The NBCU Cable Entertainment chairman was honored at the Alliance for Children’s Rights' annual dinner Thursday night and noted the "failure as a country" to "protect our children" in her speech.

It was mostly glitz and glamour in the Beverly Hilton ballroom last night, but in the wake of the recent school shooting at Stoneman Douglas High School in Parkland, Florida, and with its aftermath still making headlines, the Alliance for Children’s Rights 26th annual dinner, honoring NBCU Cable Entertainment chairman Bonnie Hammer, couldn’t go down without a more serious note.

“Recently, we’ve seen so much harm in the world, from the streets of Syria to our schools nationwide,” Hammer said in her acceptance speech for the National Champion for Kids Award, given to her to honor her commitment to the alliance’s mission of protecting the rights of impoverished and abused youth while helping find stable homes for foster care children. “Too often, we failed as a country and as a world in fulfilling the most fundamental and simple of human needs: to protect our children, to surround them with love, to raise them with hope and provide them with opportunity."

The event was hosted by Andy Cohen of Bravo’s Watch What Happens Live, and had guests such as Suits stars Gina Torres and Sarah Rafferty, and The Arrangement’s Christine Evangelista and Josh Henderson in attendance. American Crime Story: The Assassination of Gianni Versace's Darren Criss performed three songs as the evening's entertainment.

Hammer was praised throughout the night for her support for the alliance and work ethic at NBCU. “I’ve known her for years,” said Cohen, describing her as “smart, unflappable and flawless.” Torres, while announcing Hammer’s award, said, “While I play a strong boss lady on TV, Bonnie is the real thing.”

Hammer, who revealed she found out at age 12 that her sister was adopted, praised the alliance’s efforts of bringing foster children into stable homes. "I know how my parents changed her life, so for me, watching people actually go out of their way and bring foster kids into their home, into forever homes, there’s no better gift in the world," she told THR.

Commenting on the recent outcry of youth across the nation after the Parkland school shooting that killed 17 people, Hammer told THR, "I think the kids that are being brought up these days are different from my generation. They have a voice. There’s a reality, or an authentic theme, where they want to be heard." Hammer, a mother of two, said she believes that kids today, particularly the Parkland survivors, "know the rights and wrongs of the world and they want to make sure that they can help change the world for the better." That's why, to her, she adds, it's important to "[give] an opportunity to a 2-month-old for a forever home, and then seeing who and what they can grow into to have a voice that could change the world, couldn’t be better."

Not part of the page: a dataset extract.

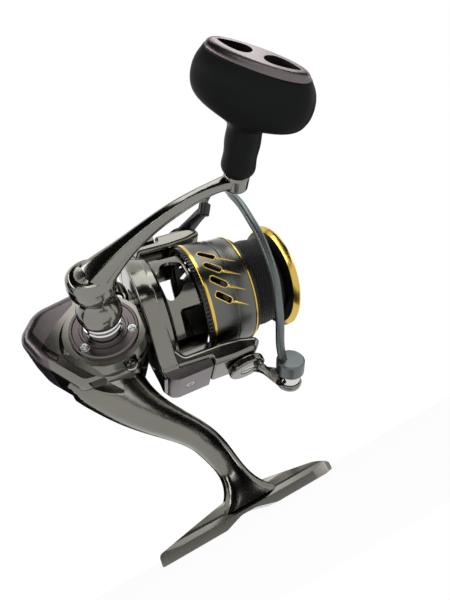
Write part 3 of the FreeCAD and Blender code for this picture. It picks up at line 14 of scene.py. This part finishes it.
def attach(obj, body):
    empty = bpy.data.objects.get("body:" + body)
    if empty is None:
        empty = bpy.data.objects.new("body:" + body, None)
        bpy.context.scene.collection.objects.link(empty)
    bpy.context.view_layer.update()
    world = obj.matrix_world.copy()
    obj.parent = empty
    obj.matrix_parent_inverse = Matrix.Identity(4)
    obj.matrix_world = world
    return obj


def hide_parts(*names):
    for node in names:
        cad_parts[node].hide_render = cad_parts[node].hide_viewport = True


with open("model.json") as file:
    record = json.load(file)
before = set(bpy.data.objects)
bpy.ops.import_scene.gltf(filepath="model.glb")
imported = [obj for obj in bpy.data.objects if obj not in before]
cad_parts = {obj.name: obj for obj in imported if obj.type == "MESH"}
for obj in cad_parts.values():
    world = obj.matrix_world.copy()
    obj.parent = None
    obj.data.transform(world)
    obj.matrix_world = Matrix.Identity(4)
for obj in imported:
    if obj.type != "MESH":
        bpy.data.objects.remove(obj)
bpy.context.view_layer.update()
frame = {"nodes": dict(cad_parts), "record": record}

Selena Gomez’s mother, Mandy Teefey, told THR she participated in the March for Our Lives over the weekend in Dallas, noting, “To see the children speak with such power and stand behind them and watch them grow – it just makes me feel better about my little ones’ future.” Selena Gomez marched in Los Angeles. 

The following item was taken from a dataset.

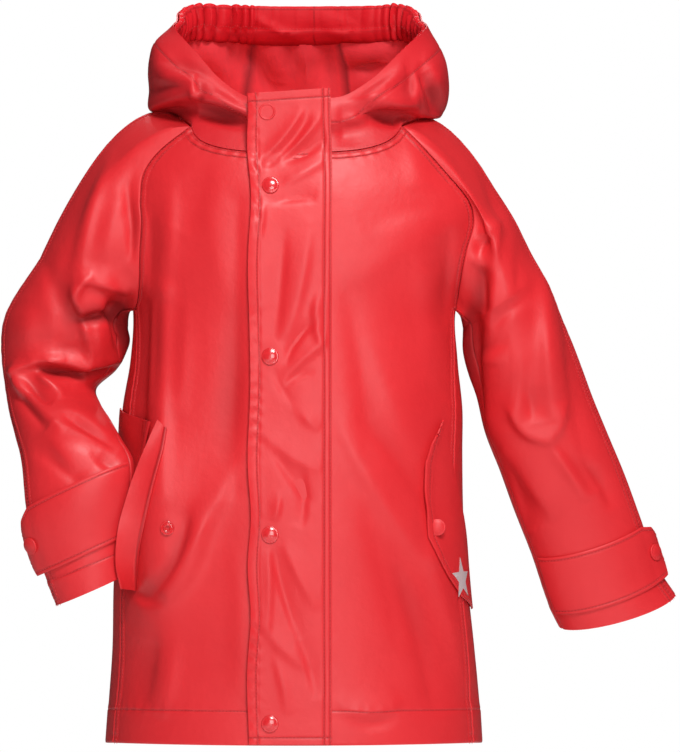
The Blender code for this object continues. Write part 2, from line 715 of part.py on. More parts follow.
def build_snap(name, centre, normal, radius=SNAP_RADIUS, bore=0.0):
    centre = np.asarray(centre) + unit(np.asarray(normal, float)) * SNAP_SEAT
    mesh = cap_mesh(name, centre, normal, radius, SNAP_HEIGHT, bore)
    finish(name, mesh, SHELL_RED, 0.2)


def build_flap_snaps():
    step = 4.0
    for number, (x, z) in enumerate(zip(SNAPS["x"], SNAPS["z"]), start=1):
        x_pair, z_pair = np.array([x - step, x + step, x, x]), np.array([z, z, z - step, z + step])
        near = flap_point(x_pair, z_pair)
        normal = unit(np.cross(near[1] - near[0], near[3] - near[2]))
        build_snap(f"snap_{number}", near.mean(axis=0), normal)


def build_mouth_edge():
    """Right pocket's turned front edge, from its stitch line out to where it stands free."""
    rows = np.linspace(0, 1, MOUTH_ROWS + 1)
    columns = {name: read(MOUTH, name, "share", rows) for name in MOUTH}
    stitched = on_front(columns["stitch_x"], columns["stitch_z"], CLOTH + MOUTH_GAP)
    free = np.stack([columns["edge_x"], columns["edge_y"], columns["edge_z"]], axis=-1)
    across = np.linspace(0, 1, MOUTH_COLUMNS + 1)[None, :, None]
    outer = stitched[:, None] * (1 - across) + free[:, None] * across
    outer = outer[::-1]
    normals = vertex_normals(outer)
    mesh = wall_mesh("pocket_edge_right", outer, outer - normals * CLOTH)
    finish("pocket_edge_right", mesh, SHELL_RED, SHELL_ROUGHNESS)


def side_flap(name, source, side, edges, heights, stands):
    """Pocket flap on the torso between two lines, given as angles round it."""
    places = np.arange(len(source[edges[0]]))
    rows = np.linspace(0, places[-1], SIDE_FLAP_ROWS + 1)
    column = {key: through(places, source[key], rows)[:, None] for key in source}
    across = np.linspace(0, 1, SIDE_FLAP_COLUMNS + 1)[None, :]
    angle = column[edges[0]] * (1 - across) + column[edges[1]] * across
    z = column[heights[0]] * (1 - across) + column[heights[1]] * across
    outer = torso_surface(side, angle, z, CLOTH + PANEL_GAP + stands(column, across))
    outer = outward(outer[::-1], side)
    normals = vertex_normals(outer)
    finish(name, wall_mesh(name, outer, outer - normals * CLOTH), SHELL_RED, SHELL_ROUGHNESS)


def build_pockets():
    build_mouth_edge()
    side_flap("pocket_flap_right", OPEN_FLAP, -1, ("front", "side"), ("z_front", "z_side"),
              lambda column, across: column["stand"] * (1 - across))
    side_flap("pocket_flap_left", CLOSED_FLAP, 1, ("free", "sewn"), ("z_free", "z_sewn"),
              lambda column, across: 0 * across)
    for name, x, z, lift, radius, bore in POCKET_SNAPS:
        centre = on_front(np.array(x), np.array(z), lift)
        normal = centre - on_front(np.array(x), np.array(z), lift - 1.0)
        build_snap(name, centre, normal, radius, bore)


def build_cuff_tabs():
    for side, word in ((-1, "right"), (1, "left")):
        places = arm_rings(side)[0]
        upper, lower = places[TAB_UPPER_ROW], places[TAB_LOWER_ROW]
        rows = np.linspace(0, len(TAB["turn"]) - 1, TAB_ROWS + 1)
        column = {key: through(np.arange(len(TAB["turn"])), TAB[key], rows) for key in TAB}
        grid = []
        for across in np.linspace(0, 1, TAB_COLUMNS + 1):
            line = []
            for place in range(len(rows)):
                part = column["upper"][place] * (1 - across) + column["lower"][place] * across
                share = upper + (lower - upper) * part
                point, normal = arm_ring(side, share, column["turn"][place:place + 1])
                line.append((point + normal * (column["stand"][place] + CLOTH))[0])
            grid.append(line)
        outer = outward(np.array(grid), side)[::-1]
        normals = vertex_normals(outer)
        name = f"cuff_tab_{word}"
        finish(name, wall_mesh(name, outer, outer - normals * CLOTH), SHELL_RED, SHELL_ROUGHNESS)
        near = outer[TAB_COLUMNS // 2, TAB_SNAP_PLACE if side < 0 else -1 - TAB_SNAP_PLACE]
        out = normals[TAB_COLUMNS // 2, TAB_SNAP_PLACE if side < 0 else -1 - TAB_SNAP_PLACE]
        build_snap(f"cuff_snap_{word}", near, out)


def main():
    clear_scene()
    grids = body_grids()
    build_panels(grids, shared_normals(grids), CLOTH, SHELL_RED, SHELL_ROUGHNESS)
    build_hood()
    build_storm_flap()
    build_flap_snaps()
    build_pockets()
    build_cuff_tabs()


main()
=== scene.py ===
"""Dressed model of a child's hooded raglan rain jacket, filled out as if worn.

Sizes are in millimetres unless a name says metres. The front faces -Y, the wearer's left
is +X and +Z is up, with the origin between the shoulders.
"""
import math

import bmesh
import bpy
import numpy as np
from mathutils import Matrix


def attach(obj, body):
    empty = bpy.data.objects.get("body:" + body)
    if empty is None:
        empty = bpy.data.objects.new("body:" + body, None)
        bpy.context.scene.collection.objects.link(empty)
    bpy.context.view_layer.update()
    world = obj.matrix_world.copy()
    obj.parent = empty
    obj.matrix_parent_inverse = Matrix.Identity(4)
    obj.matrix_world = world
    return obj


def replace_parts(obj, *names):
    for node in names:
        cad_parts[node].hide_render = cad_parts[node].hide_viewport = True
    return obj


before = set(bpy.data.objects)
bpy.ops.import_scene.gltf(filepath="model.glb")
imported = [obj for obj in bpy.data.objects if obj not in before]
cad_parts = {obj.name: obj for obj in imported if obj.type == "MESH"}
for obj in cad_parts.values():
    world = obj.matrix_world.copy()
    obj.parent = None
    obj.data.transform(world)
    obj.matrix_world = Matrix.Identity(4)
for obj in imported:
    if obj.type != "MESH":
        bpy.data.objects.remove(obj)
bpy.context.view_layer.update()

# --- Studio -----------------------------------------------------------------------------
# A pale round floor lies well below the jacket. Large soft boxes light it from in front,
# from above and from straight behind, and the camera looks level at its middle.
CAMERA_DISTANCE_M = 3.5
CAMERA_PLACE_M = (0.0405, -CAMERA_DISTANCE_M, -0.221)
PICTURE_PIXELS_TALL = 752
MM_PER_PIXEL = 0.9
SENSOR_MM = 36.0
LIT_PLACE_M = (0.0, 0.0, -0.25)         # where every soft box points
SOFT_BOXES = (                          # name, place and size in metres, watts
    ("key", (0.55, -2.6, 2.2), (1.1, 0.9), 96.0),
    ("fill", (0.4, -3.4, 0.3), (1.3, 1.3), 34.0),
    ("low_fill", (-0.3, -3.4, -0.7), (1.2, 1.2), 5.0),
    ("top", (0.1, 0.1, 2.3), (1.6, 1.1), 20.0),
    ("behind", (0.0, 2.9, 2.0), (1.4, 1.0), 22.0))
FLOOR_M = -0.95
FLOOR_RADIUS_M = 3.6
FLOOR_SIDES = 96
ROOM_LIGHT = 0.05           # what the room gives the jacket; the backdrop itself is white
WHITE = (1, 1, 1, 1)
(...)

Besides testimonies from foster care youth and their parents who found their families through the alliance, the event also featured an auction, which raised more than $200,000 for the organization.

During the second half of the gala, guests were asked to pause for a memorial for former NBCU executive vp, deputy general counsel Jamie Lichtman, who died in November and had served as a board member of the Alliance. “Nothing rivals Jamie’s commitment to family, and his dedication to this organization,” Hammer said.